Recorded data

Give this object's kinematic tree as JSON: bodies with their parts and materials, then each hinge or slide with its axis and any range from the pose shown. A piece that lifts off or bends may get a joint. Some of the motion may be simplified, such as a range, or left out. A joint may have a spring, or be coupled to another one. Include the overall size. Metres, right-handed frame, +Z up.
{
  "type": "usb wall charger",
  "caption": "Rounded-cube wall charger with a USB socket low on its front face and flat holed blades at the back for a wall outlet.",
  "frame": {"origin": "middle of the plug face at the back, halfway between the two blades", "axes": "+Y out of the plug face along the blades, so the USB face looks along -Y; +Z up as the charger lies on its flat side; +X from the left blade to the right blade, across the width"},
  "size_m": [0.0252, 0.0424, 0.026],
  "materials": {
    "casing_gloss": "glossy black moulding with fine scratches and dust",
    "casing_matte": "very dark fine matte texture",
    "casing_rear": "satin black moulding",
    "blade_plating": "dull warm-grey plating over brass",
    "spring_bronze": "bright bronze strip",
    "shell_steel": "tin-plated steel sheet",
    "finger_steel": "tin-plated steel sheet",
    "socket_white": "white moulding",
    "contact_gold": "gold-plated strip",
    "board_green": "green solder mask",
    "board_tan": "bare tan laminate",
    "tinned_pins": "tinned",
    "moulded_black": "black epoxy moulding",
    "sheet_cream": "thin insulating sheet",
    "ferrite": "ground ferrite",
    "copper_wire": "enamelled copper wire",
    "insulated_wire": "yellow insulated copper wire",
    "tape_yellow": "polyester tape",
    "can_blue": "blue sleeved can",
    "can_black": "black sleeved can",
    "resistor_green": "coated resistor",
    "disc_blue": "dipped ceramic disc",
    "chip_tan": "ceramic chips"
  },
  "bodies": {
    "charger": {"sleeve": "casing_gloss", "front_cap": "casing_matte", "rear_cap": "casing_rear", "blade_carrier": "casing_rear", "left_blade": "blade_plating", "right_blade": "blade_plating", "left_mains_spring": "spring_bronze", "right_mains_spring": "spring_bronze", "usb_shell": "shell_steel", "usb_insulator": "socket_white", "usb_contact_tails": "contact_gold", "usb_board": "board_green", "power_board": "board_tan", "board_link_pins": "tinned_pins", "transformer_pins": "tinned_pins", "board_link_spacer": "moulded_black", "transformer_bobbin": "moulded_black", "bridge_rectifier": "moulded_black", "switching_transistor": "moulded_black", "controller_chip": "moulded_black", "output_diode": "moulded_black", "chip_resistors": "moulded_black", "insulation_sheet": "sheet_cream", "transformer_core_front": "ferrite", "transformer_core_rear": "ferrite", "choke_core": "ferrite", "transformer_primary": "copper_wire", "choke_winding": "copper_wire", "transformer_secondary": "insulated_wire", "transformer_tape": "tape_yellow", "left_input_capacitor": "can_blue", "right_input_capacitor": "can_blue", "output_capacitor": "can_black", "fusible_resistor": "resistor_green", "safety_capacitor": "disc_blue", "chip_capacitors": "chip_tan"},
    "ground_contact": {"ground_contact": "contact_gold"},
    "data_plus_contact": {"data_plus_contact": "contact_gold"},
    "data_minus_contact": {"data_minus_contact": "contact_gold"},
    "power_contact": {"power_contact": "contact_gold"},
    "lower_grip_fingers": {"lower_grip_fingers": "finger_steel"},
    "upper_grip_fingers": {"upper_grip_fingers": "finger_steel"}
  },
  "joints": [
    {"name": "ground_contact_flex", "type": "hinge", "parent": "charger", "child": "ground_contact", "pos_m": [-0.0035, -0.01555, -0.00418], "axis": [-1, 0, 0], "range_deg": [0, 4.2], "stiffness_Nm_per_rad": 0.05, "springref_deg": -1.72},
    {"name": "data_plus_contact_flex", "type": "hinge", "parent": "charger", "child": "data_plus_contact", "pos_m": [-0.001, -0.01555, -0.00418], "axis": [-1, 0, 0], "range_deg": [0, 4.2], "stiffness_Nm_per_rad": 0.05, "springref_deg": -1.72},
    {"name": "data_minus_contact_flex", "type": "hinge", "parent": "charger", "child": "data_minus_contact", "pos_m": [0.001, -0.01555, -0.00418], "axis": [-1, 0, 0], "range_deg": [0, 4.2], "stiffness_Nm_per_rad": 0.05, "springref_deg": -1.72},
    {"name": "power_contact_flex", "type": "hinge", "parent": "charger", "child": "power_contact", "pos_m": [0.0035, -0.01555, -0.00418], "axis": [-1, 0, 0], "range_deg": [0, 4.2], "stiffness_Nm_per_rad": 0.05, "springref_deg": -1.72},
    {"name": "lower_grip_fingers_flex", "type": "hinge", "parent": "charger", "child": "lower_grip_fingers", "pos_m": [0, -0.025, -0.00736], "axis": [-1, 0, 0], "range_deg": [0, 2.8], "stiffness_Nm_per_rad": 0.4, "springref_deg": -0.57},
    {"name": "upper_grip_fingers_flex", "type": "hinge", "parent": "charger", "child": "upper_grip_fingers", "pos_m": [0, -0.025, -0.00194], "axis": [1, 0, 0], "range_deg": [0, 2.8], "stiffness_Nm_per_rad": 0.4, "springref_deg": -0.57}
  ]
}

--

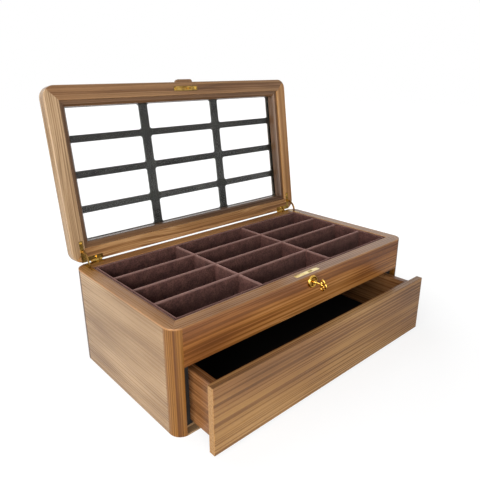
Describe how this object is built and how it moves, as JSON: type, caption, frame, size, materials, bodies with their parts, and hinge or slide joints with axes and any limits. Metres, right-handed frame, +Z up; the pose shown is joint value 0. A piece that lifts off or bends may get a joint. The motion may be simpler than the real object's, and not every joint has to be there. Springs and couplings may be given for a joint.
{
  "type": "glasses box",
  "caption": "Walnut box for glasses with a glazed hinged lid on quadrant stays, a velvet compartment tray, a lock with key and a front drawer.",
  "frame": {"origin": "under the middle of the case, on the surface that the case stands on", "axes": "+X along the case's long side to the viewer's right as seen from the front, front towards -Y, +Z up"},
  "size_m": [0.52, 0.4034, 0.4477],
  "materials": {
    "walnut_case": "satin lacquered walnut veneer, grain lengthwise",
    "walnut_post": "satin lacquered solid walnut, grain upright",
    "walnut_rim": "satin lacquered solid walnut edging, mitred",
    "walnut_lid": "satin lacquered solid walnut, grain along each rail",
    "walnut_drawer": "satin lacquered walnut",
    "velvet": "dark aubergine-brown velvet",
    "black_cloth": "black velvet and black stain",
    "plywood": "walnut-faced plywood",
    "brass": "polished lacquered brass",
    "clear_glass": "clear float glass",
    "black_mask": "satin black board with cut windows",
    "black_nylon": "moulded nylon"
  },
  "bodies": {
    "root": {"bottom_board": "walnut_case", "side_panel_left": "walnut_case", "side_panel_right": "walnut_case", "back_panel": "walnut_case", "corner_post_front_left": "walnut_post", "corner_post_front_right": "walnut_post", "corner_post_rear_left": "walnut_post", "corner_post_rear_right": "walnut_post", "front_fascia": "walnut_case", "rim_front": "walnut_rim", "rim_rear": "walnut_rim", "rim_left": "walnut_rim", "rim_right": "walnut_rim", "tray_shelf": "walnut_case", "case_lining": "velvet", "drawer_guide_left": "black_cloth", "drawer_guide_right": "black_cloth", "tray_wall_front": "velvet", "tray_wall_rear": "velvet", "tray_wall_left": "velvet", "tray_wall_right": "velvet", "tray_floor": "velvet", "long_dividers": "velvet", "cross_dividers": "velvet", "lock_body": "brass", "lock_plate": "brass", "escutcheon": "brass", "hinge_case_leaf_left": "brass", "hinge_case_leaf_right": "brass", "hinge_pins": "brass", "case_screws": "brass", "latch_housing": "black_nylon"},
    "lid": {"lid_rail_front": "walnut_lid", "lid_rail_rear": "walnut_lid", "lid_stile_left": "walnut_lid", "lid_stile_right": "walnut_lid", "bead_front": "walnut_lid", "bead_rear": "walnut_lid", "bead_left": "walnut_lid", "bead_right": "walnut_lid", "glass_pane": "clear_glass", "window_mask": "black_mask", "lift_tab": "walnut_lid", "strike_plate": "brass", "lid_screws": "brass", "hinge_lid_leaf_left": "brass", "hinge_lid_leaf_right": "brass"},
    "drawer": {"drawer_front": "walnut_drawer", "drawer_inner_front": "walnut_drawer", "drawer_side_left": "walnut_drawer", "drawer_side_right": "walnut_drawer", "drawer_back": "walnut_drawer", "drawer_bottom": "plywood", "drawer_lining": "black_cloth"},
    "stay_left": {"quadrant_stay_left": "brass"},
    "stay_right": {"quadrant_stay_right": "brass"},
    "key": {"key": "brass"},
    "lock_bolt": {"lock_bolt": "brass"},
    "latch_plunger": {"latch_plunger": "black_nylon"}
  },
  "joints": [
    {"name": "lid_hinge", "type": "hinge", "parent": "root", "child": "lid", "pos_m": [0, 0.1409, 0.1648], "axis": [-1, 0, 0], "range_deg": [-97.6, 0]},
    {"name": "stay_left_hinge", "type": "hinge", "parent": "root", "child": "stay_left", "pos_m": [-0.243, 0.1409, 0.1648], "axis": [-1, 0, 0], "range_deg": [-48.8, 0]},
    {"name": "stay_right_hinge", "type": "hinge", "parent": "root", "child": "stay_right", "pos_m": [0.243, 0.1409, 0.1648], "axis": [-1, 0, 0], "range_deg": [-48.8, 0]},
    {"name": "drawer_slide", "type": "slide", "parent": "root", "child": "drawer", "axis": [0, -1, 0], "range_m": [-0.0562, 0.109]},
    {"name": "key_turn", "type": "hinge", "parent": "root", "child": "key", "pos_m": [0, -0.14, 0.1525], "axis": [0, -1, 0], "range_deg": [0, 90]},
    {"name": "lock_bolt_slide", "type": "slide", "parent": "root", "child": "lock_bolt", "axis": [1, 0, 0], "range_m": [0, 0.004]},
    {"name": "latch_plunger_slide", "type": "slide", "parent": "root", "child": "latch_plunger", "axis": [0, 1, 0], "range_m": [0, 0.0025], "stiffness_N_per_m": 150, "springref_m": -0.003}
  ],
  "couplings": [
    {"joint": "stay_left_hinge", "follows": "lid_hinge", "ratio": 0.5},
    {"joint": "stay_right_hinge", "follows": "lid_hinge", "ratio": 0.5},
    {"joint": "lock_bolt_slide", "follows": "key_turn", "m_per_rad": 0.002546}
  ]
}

• **Exercise prompt**
Write out every line of the listing that holds the word "axes".

• **Result for this task**
  "frame": {"origin": "middle of the plug face at the back, halfway between the two blades", "axes": "+Y out of the plug face along the blades, so the USB face looks along -Y; +Z up as the charger lies on its flat side; +X from the left blade to the right blade, across the width"},
Describe how this object is built and how it moves, as JSON: type, caption, frame, size, materials, bodies with their parts, and hinge or slide joints with axes and any limits. Metres, right-handed frame, +Z up; the pose shown is joint value 0. A piece that lifts off or bends may get a joint. The motion may be simpler than the real object's, and not every joint has to be there. Springs and couplings may be given for a joint.
  "frame": {"origin": "under the middle of the case, on the surface that the case stands on", "axes": "+X along the case's long side to the viewer's right as seen from the front, front towards -Y, +Z up"},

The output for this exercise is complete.